Information Model

draft

This document provides an explanation of what constitutes an information model of a data product, how it is represented and how the life cycle of it and its versions is managed.


Table of Contents

  1. Definition
  2. Identification
    1. Version identifier
  3. Life cycle management
    1. Information model
    2. Information model version
  4. Representation
    1. Attachments
  5. Retrieval

Definition

Definitions

Information model
Specification of semantics and constraints of the use case represented by the data product.
Information model version
Expression of the information model, including documentation and supporting attachments.
Attachment
Resources which support the model, e.g. example data or additional schemas.

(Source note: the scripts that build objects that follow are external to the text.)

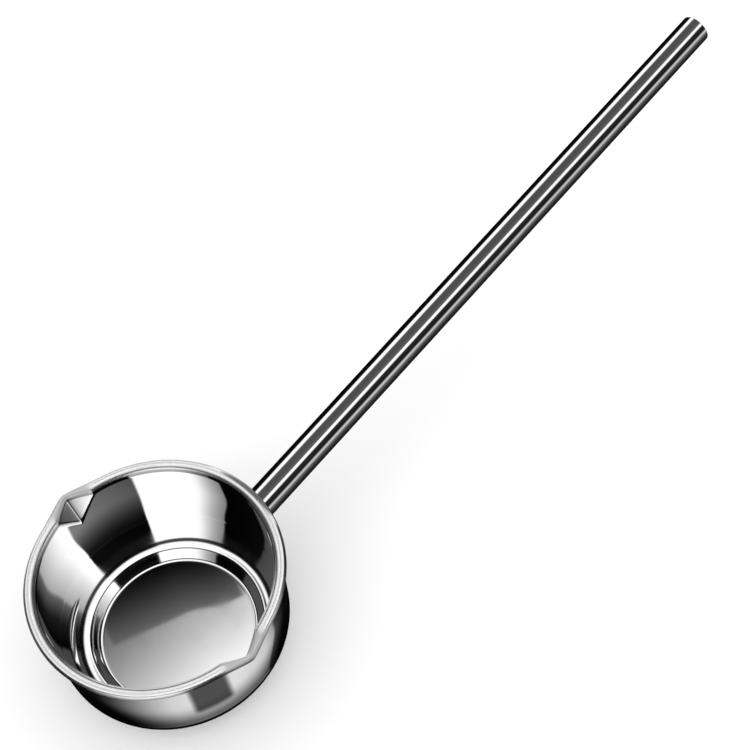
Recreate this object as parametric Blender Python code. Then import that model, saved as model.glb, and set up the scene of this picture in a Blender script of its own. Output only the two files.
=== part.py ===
"""Candle melting pot: a drawn stainless bowl with two pouring spouts, and a long tube handle welded on.

Metres, +Z up. The origin is the centre of the underside that the pot stands on, the handle
leaves towards +X, and the two spouts face +Y and -Y.
"""

import math

import bmesh
import bpy
from mathutils import Matrix, Vector

# Bowl: one sheet, drawn to a near-straight wall with a stepped floor
SHEET = 0.0015
BOWL_HEIGHT = 0.050
WALL_TOP_R = 0.0443  # inside radius under the lip
WALL_FOOT_R = 0.0439  # inside radius where the lower corner starts
CORNER_R = 0.009
STEP_R = 0.0349  # inside radius of the shoulder round the recessed floor
STEP_DEPTH = 0.0035
STEP_WIDTH = 0.0046

# Lip: the wall flares out in a quarter round and its edge is rolled over
FLARE_R = 0.0030
EDGE_CIRCLE_R = 0.04795  # radius of the circle that the rolled edge follows
EDGE_R = 0.00105

# Spouts: the lip is drawn out to a blunt point, over a V pressed into the wall
SPOUT_REACH = 0.0029  # how far the edge is drawn out at the point
SPOUT_BLUNT = math.radians(2.5)
GROOVE_DEPTH = 0.0047
GROOVE_HEIGHT = 0.0125
GROOVE_HALF = math.radians(11)

# Handle: a straight tube that rises away from the bowl
HANDLE_RISE = math.radians(7.25)
HANDLE_AXIS_Z = 0.0240  # height at which the handle's axis meets the bowl's axis
HANDLE_REACH = 0.3258  # from the bowl's axis to the far end, along the handle
TUBE_R = 0.00635
TUBE_WALL = 0.0004

# Bracket: a saddle plate on the wall, with a hollow spigot that the tube slides over
PLATE_WIDTH = 0.026
PLATE_TOP = 0.0405
PLATE_BOTTOM = 0.0185
PLATE_CORNER = 0.005
PLATE_THICK = 0.0010
SPIGOT_R = 0.0056
SPIGOT_WALL = 0.0008
SPIGOT_LENGTH = 0.015
SPIGOT_FLOOR = 0.003  # where the spigot's hollow starts
SPIGOT_EASE = 0.0005  # chamfer that leads the tube on
OUTLINE_SIDE = 0.0035  # longest straight side where the plate and its bead bend round the wall

# End plug and weld beads
PLUG_LENGTH = 0.007
PLUG_WALL = 0.0008
PLUG_DOME = 0.0004
PLATE_BEAD_R = 0.0009
TUBE_BEAD_R = 0.0008

GAP = 0.0003  # clearance kept between pieces that touch
CUT_SPARE = 0.010  # extra length left on the tube and the spigot before their ends are cut to the wall
BOWL_STEPS = 72
WALL_ROWS = (0.35, 0.6, 0.7, 0.79, 0.87, 0.94)  # closer together where the grooves are pressed
TUBE_SIDES = 40

PLATE_INNER_R = WALL_TOP_R + SHEET + GAP
HANDLE_DIRECTION = Vector((math.cos(HANDLE_RISE), 0, math.sin(HANDLE_RISE)))
HANDLE_ORIGIN = Vector((0, 0, HANDLE_AXIS_Z))


def clear_scene():
    for obj in list(bpy.data.objects):
        bpy.data.objects.remove(obj, do_unlink=True)


def material(name, colour, roughness, metallic=1.0):
    made = bpy.data.materials.new(name)
    made.use_nodes = True
    shader = made.node_tree.nodes["Principled BSDF"]
    shader.inputs["Base Color"].default_value = (*colour, 1)
    shader.inputs["Roughness"].default_value = roughness
    shader.inputs["Metallic"].default_value = metallic
    return made


def add_object(name, mesh, made=None):
    obj = bpy.data.objects.new(name, mesh)
    bpy.context.scene.collection.objects.link(obj)
    if made:
        mesh.materials.append(made)
    return obj


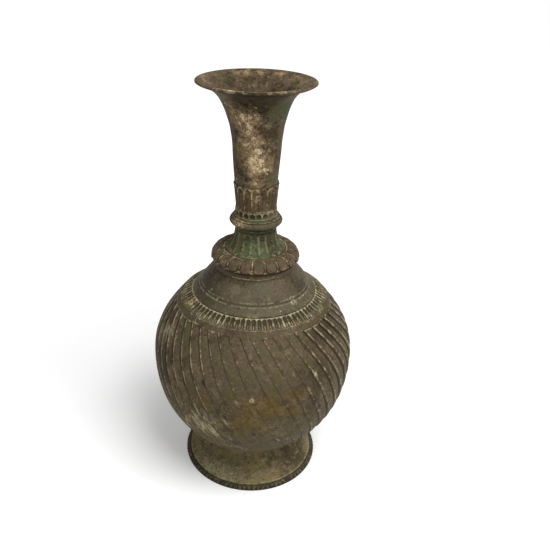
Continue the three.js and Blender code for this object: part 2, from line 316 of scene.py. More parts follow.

Information models are abstract1 resources of which one or more versions exist, and only information model versions are information resources with representations suited for humans and machines alike. For each version supporting attachments may be present which are referenced by the representations through hyperlinks.

Colloquial speech

Throughout this documentation the term (information) model may be used more colloquially.

For example, I’m unlikely for me to say I have openend in my text editor “a YAML representation of version 1.2 of the information model Capaciteitskaart”, and may instead refer to it as “Capaciteitskaart model 1.2”, or in some contexts even as “the Capaciteitskaart model”. This is perfectly fine and human, just be aware of this.

Identification

Each information model and its versions are assigned URIs so they can be identified.


URI templatesRFC6570

Information model
https://modellen.netbeheernederland.nl/{name}
Information model version
https://modellen.netbeheernederland.nl/{name}/{version}

where:

name
meaningful name in kebab-case
version
version identifier

Version identifier

Given an information model, to discern one version from another we need a version identifier.

VCS systems like Git track versions and assign unique hashes which identify them. Although these serve as version identifiers, we are looking for a logical versioning scheme which is decoupled from the physical implementation.

Besides identifying a specific version, a version identifier also informs you about the life cycle state of the version.

Currently, the following version identification scheme is maintained:

Version identifier and the associated life cycle state

draft/*
draft
main
accepted
X.Y
released

Life cycle management

The (abstract) information model and a version thereof have distinct life cycles which are described in the following sections.

Information model

The life cycle of an information model is, naturally, intimately related to the life cycle of the associated data product. With the birth of a new data product, a new information model will be required as well. Similarly, if a data product is retired, so is its information model.

We discern the following possible states during the life cycle of an information model:

Possible states

active
in use by a data product
retired
no longer supported

Information model version

The life cycle of a version of an information model is described by the following state diagram:

Possible states

draft
under (active) development
accepted
at some point in time accepted to have its changes be an anticipated part of the upcoming release
released
stable and ready to be used by end-users
retired
once released, but no longer supported

Representation

An information model version is expressed in the LinkML data modeling language2, i.e. each information model version is a LinkML schema.

Currently, the following representations are provided for a model version:

Representations of LinkML schema

Media type For human or machine
YAML (application/yaml) machine
HTML (text/html) human

The YAML representation of is intended for processing by machines, enabling the parsing and validation of data, as well as the generation of additional schemas or artifacts.

The HTML representation is intended for humans. It contains:

  • reference documentation generated from the formal structure defined in the LinkML YAML.
  • additional informative documentation, (usually) written by humans
  • references to attachments

The machine-processable representation can be downloaded from the human-readable documentation.

Attachments

Information model versions may refer to attachments such as example data and additional generated schemas (e.g. JSON Schema, SHACL, etc.) which support the model.

Unless specified otherwise, attachments are informal.

Every representation of the information model version should provide hyperlinks to these attachments.

Retrieval

Retrieving the HTML representation of an information model version can be achieved simply by dereferencing its URI. The YAML representation can be downloaded from there.3


References

RFC6570
For the specification of URI templates, see: https://datatracker.ietf.org/doc/html/rfc6570.

Footnotes

  1. Abstract resources are non-informational, i.e. they have no representations. 

  2. If at some point a different modeling language is chosen, this may lead to different versions of an information model using different metamodels but still be versions of the same abstract information model. 

  3. Standard practice would be to implement content-negotiation, but this has not been implemented at this time.